## Begin Exercise inputs

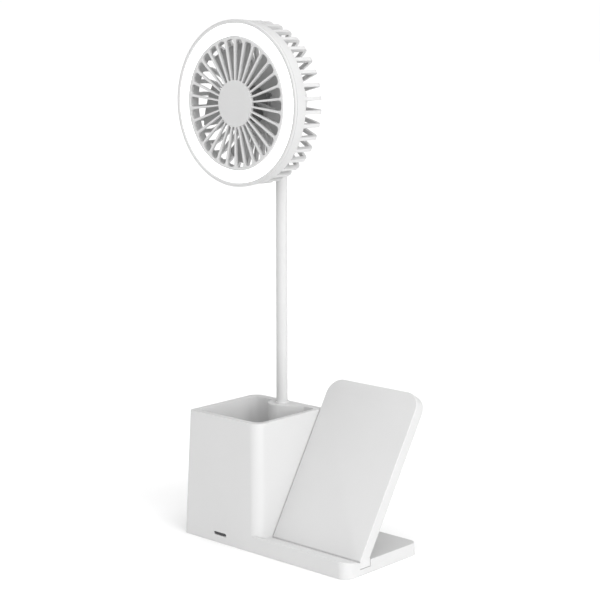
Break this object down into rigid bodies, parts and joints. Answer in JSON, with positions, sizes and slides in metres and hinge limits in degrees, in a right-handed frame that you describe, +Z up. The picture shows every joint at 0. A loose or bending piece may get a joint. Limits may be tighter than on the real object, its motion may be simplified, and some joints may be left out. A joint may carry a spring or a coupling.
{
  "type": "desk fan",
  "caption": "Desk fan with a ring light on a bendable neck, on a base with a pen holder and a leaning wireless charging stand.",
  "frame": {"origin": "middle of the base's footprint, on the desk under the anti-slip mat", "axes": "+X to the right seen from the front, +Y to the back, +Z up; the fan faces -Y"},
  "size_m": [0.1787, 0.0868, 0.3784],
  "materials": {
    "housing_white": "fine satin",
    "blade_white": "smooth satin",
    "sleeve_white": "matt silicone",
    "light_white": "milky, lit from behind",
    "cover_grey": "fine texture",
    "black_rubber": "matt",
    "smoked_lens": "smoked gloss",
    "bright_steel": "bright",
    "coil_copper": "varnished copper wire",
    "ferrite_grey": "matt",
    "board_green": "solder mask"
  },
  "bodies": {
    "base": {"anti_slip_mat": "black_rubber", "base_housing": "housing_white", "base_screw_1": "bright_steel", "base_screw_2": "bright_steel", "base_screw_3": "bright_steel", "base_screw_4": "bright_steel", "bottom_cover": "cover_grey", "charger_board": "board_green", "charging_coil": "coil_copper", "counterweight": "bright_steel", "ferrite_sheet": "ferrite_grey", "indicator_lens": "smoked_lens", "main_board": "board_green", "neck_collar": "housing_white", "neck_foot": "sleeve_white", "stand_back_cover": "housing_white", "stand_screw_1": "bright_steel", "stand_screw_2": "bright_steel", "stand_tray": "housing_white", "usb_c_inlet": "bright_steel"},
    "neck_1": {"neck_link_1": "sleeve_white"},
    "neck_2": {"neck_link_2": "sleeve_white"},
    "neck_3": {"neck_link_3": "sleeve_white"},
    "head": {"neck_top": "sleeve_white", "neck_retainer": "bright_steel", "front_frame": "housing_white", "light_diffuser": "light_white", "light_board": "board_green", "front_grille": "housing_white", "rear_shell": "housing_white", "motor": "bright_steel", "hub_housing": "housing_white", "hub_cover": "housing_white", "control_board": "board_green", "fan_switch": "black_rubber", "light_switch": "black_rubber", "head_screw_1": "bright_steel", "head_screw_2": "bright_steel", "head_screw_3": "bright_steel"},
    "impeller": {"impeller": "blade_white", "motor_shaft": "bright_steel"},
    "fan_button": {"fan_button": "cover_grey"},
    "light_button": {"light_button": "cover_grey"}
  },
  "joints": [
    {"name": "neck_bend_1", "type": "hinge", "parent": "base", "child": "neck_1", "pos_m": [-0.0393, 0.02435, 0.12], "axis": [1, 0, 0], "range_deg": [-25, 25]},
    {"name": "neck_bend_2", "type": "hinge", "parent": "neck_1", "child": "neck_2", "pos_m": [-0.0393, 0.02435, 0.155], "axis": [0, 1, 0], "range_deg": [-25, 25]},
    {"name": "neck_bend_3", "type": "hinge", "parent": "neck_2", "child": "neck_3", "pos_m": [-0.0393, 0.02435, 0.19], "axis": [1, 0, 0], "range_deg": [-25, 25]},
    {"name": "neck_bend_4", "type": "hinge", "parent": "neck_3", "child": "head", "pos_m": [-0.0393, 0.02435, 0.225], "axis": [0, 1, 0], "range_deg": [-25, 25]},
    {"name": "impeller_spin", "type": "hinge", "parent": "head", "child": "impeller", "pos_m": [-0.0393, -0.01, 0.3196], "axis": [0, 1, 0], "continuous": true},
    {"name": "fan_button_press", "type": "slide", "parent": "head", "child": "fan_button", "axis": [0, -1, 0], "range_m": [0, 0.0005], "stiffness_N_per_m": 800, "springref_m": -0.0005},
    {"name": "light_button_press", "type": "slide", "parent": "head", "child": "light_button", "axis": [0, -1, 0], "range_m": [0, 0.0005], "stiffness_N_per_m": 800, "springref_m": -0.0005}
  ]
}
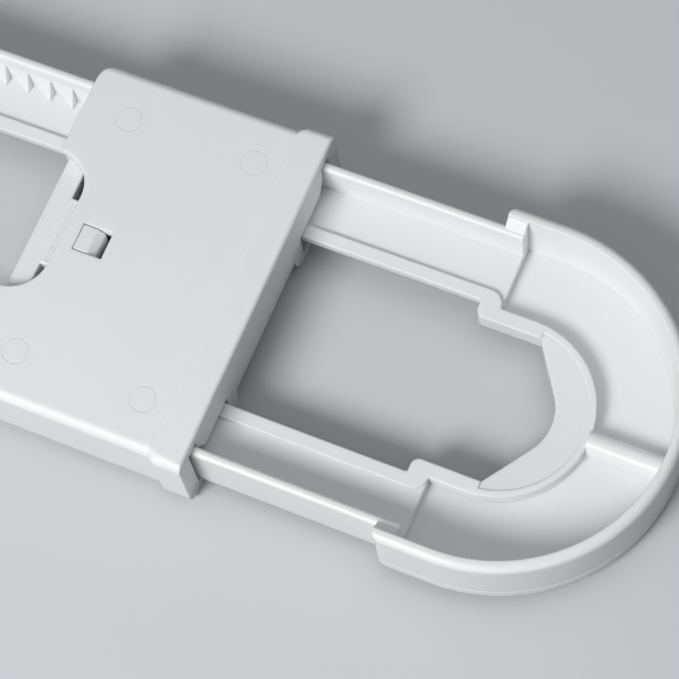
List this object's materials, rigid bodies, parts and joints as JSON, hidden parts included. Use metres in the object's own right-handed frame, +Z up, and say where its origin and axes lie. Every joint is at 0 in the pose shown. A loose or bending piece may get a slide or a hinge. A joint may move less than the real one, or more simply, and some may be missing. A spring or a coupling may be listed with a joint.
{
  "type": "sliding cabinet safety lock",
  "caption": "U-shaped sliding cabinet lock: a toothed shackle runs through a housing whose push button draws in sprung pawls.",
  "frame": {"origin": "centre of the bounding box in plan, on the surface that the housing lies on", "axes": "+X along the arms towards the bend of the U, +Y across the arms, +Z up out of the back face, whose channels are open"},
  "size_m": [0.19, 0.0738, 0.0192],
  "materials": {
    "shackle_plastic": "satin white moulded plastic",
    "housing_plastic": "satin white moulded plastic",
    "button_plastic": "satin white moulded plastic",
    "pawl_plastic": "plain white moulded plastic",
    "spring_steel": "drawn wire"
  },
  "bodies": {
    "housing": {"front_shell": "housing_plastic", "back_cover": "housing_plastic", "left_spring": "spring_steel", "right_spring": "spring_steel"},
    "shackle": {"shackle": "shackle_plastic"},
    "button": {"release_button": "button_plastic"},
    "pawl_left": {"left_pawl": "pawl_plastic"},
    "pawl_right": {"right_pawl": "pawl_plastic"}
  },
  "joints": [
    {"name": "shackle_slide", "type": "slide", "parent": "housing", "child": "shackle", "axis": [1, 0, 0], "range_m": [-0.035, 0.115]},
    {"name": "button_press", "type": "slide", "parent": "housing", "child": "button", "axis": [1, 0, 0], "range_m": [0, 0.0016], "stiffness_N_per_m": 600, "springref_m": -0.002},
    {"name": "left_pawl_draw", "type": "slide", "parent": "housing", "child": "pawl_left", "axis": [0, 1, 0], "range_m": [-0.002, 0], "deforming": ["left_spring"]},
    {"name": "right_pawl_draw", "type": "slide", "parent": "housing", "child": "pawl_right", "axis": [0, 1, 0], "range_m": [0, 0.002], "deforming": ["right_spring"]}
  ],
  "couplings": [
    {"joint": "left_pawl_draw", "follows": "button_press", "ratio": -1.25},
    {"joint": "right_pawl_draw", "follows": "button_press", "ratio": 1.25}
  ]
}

## End Exercise inputs

> **Exercise instructions**
Return each line among the entries that holds the word "origin".

> **Response below**
  "frame": {"origin": "middle of the base's footprint, on the desk under the anti-slip mat", "axes": "+X to the right seen from the front, +Y to the back, +Z up; the fan faces -Y"},
List this object's materials, rigid bodies, parts and joints as JSON, hidden parts included. Use metres in the object's own right-handed frame, +Z up, and say where its origin and axes lie. Every joint is at 0 in the pose shown. A loose or bending piece may get a slide or a hinge. A joint may move less than the real one, or more simply, and some may be missing. A spring or a coupling may be listed with a joint.
  "frame": {"origin": "centre of the bounding box in plan, on the surface that the housing lies on", "axes": "+X along the arms towards the bend of the U, +Y across the arms, +Z up out of the back face, whose channels are open"},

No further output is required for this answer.